Collected material »
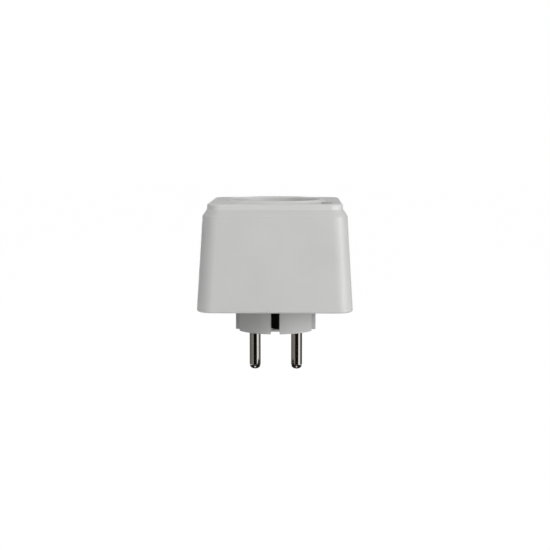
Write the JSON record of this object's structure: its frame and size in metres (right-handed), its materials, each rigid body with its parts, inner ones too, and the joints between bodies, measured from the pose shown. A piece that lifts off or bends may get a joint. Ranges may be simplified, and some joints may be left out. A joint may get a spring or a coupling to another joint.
{
  "type": "plug in power meter",
  "caption": "Square plug-in power meter for round-pin mains outlets, with plug boss and pins below, recessed earthed socket, soft ring and small push button on top.",
  "frame": {"origin": "centre of the plug face, between the two round pins", "axes": "+Z out of the wall outlet towards the user, X through the two plug pins, Y through the two side earth contacts"},
  "size_m": [0.0674, 0.0674, 0.078],
  "materials": {
    "housing_plastic": "light grey satin moulding",
    "housing_plastic_rear": "light grey satin moulding",
    "plate_plastic": "light grey satin moulding",
    "button_plastic": "mid grey satin",
    "carrier_plastic": "plain",
    "shutter_plastic": "plain",
    "nickel": "polished nickel plate on brass",
    "contact_brass": "stamped brass",
    "screw_steel": "zinc plated",
    "board_laminate": "green solder mask",
    "relay_case": "blue case",
    "capacitor_case": "yellow case",
    "capacitor_sleeve": "black sleeve",
    "inductor_core": "ferrite with copper winding",
    "varistor_coat": "blue epoxy",
    "resistor_coat": "green coat",
    "shunt_alloy": "resistance alloy strip",
    "chip_body": "black epoxy",
    "shield_tin": "tin plate",
    "led_lens": "clear lens",
    "ribbon_insulation": "grey flat cable"
  },
  "bodies": {
    "meter": {"housing_shell": "housing_plastic", "rear_cover": "housing_plastic_rear", "face_plate": "plate_plastic", "housing_screws": "screw_steel", "plug_pin_line": "nickel", "plug_pin_neutral": "nickel", "plug_earth_strap": "nickel", "earth_pin_sleeve": "contact_brass", "earth_link": "contact_brass", "socket_earth_strap": "nickel", "socket_contact_line": "contact_brass", "socket_contact_neutral": "contact_brass", "contact_carrier": "carrier_plastic", "carrier_screws": "screw_steel", "shutter_spring": "screw_steel", "main_board": "board_laminate", "board_screws": "screw_steel", "relay": "relay_case", "filter_capacitor": "capacitor_case", "smoothing_capacitors": "capacitor_sleeve", "filter_inductor": "inductor_core", "varistor": "varistor_coat", "fuse_resistor": "resistor_coat", "current_shunt": "shunt_alloy", "metering_chip": "chip_body", "supply_chip": "chip_body", "radio_module": "board_laminate", "radio_shield": "shield_tin", "button_board": "board_laminate", "button_board_screws": "screw_steel", "tact_switch": "chip_body", "status_led": "led_lens", "ribbon_cable": "ribbon_insulation"},
    "button": {"button_cap": "button_plastic", "switch_plunger": "shutter_plastic"},
    "shutter": {"shutter_disc": "shutter_plastic"}
  },
  "joints": [
    {"name": "button_press", "type": "slide", "parent": "meter", "child": "button", "axis": [0, 0, -1], "range_m": [0, 0.0005], "stiffness_N_per_m": 500},
    {"name": "shutter_turn", "type": "hinge", "parent": "meter", "child": "shutter", "pos_m": [0, 0, 0.037], "axis": [0, 0, 1], "range_deg": [0, 40], "stiffness_Nm_per_rad": 0.01, "deforming": ["shutter_spring"]}
  ]
}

Written problem » Write out the whole listing again, exactly as it stands.

Problem solution »
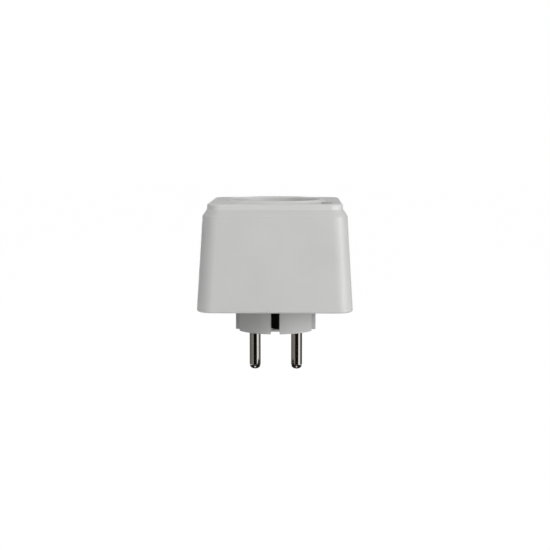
Write the JSON record of this object's structure: its frame and size in metres (right-handed), its materials, each rigid body with its parts, inner ones too, and the joints between bodies, measured from the pose shown. A piece that lifts off or bends may get a joint. Ranges may be simplified, and some joints may be left out. A joint may get a spring or a coupling to another joint.
{
  "type": "plug in power meter",
  "caption": "Square plug-in power meter for round-pin mains outlets, with plug boss and pins below, recessed earthed socket, soft ring and small push button on top.",
  "frame": {"origin": "centre of the plug face, between the two round pins", "axes": "+Z out of the wall outlet towards the user, X through the two plug pins, Y through the two side earth contacts"},
  "size_m": [0.0674, 0.0674, 0.078],
  "materials": {
    "housing_plastic": "light grey satin moulding",
    "housing_plastic_rear": "light grey satin moulding",
    "plate_plastic": "light grey satin moulding",
    "button_plastic": "mid grey satin",
    "carrier_plastic": "plain",
    "shutter_plastic": "plain",
    "nickel": "polished nickel plate on brass",
    "contact_brass": "stamped brass",
    "screw_steel": "zinc plated",
    "board_laminate": "green solder mask",
    "relay_case": "blue case",
    "capacitor_case": "yellow case",
    "capacitor_sleeve": "black sleeve",
    "inductor_core": "ferrite with copper winding",
    "varistor_coat": "blue epoxy",
    "resistor_coat": "green coat",
    "shunt_alloy": "resistance alloy strip",
    "chip_body": "black epoxy",
    "shield_tin": "tin plate",
    "led_lens": "clear lens",
    "ribbon_insulation": "grey flat cable"
  },
  "bodies": {
    "meter": {"housing_shell": "housing_plastic", "rear_cover": "housing_plastic_rear", "face_plate": "plate_plastic", "housing_screws": "screw_steel", "plug_pin_line": "nickel", "plug_pin_neutral": "nickel", "plug_earth_strap": "nickel", "earth_pin_sleeve": "contact_brass", "earth_link": "contact_brass", "socket_earth_strap": "nickel", "socket_contact_line": "contact_brass", "socket_contact_neutral": "contact_brass", "contact_carrier": "carrier_plastic", "carrier_screws": "screw_steel", "shutter_spring": "screw_steel", "main_board": "board_laminate", "board_screws": "screw_steel", "relay": "relay_case", "filter_capacitor": "capacitor_case", "smoothing_capacitors": "capacitor_sleeve", "filter_inductor": "inductor_core", "varistor": "varistor_coat", "fuse_resistor": "resistor_coat", "current_shunt": "shunt_alloy", "metering_chip": "chip_body", "supply_chip": "chip_body", "radio_module": "board_laminate", "radio_shield": "shield_tin", "button_board": "board_laminate", "button_board_screws": "screw_steel", "tact_switch": "chip_body", "status_led": "led_lens", "ribbon_cable": "ribbon_insulation"},
    "button": {"button_cap": "button_plastic", "switch_plunger": "shutter_plastic"},
    "shutter": {"shutter_disc": "shutter_plastic"}
  },
  "joints": [
    {"name": "button_press", "type": "slide", "parent": "meter", "child": "button", "axis": [0, 0, -1], "range_m": [0, 0.0005], "stiffness_N_per_m": 500},
    {"name": "shutter_turn", "type": "hinge", "parent": "meter", "child": "shutter", "pos_m": [0, 0, 0.037], "axis": [0, 0, 1], "range_deg": [0, 40], "stiffness_Nm_per_rad": 0.01, "deforming": ["shutter_spring"]}
  ]
}